I began to read the scientific literature. How did children learn music? Were there any lessons for adults? To my surprise, although children had been well studied, there was hardly any systematic research on people my age. Nobody seemed to know much about whether adults could learn to play late in life, and it wasn't just music that we knew little about; the literature on the capacity of adults to learn new skills in general was far sparser than I had imagined.
We know something about gradual declines in memory, but the only truly firm result I could find concerned perfect pitch (the ability to identify a single note in isolation). For that, one must indeed start early, but luckily for me and anyone else starting late, it is also clear that perfect pitch is more luxury than necessity.

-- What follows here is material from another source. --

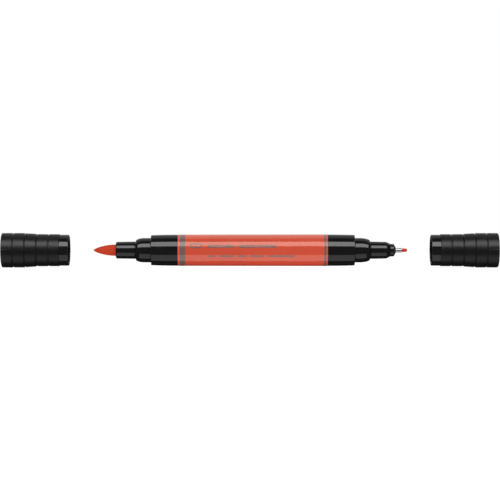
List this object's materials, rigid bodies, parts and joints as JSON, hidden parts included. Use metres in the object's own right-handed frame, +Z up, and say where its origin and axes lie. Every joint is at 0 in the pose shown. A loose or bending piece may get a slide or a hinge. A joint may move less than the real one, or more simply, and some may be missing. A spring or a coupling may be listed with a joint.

Duke Ellington didn't have it and neither did Igor Stravinsky (nor, for that matter, did Joey Ramone).
Other studies show some advantages for music learners who began earlier in life, but most of those don't take consideration of the total amount of practice. When it came to other aspects of music, such as the ability to improvise or compose, or even to learn a simple melody, there was almost no compelling literature. Although any number of studies have shown that the more you practise the better you get, startlingly few have compared what happens when people of different ages get the same amount of practice.
How could such a basic scientific question remain so unanswered? I wondered about this for months, until Caroline Palmer, a professor of psychology at McGill University in Montreal, explained the answer to me. The problem wasn't a lack of scientific interest – it was a lack of subjects. To learn a musical instrument, you need to put in a lot of work – 10,000 hours is an oft-mentioned (if somewhat oversold) number – and to do a proper study, you'd need a reasonably large sample of participants, which is to say a big group of adult novices with sufficient commitment. Nobody has studied the outcomes of adults who put in 10,000 hours of practice starting at 42 because most people of that age have lives and responsibilities – few adult learners are prepared to invest the kind of time that a teenager has. No subjects, no science. At that point, I decided to become a guinea pig.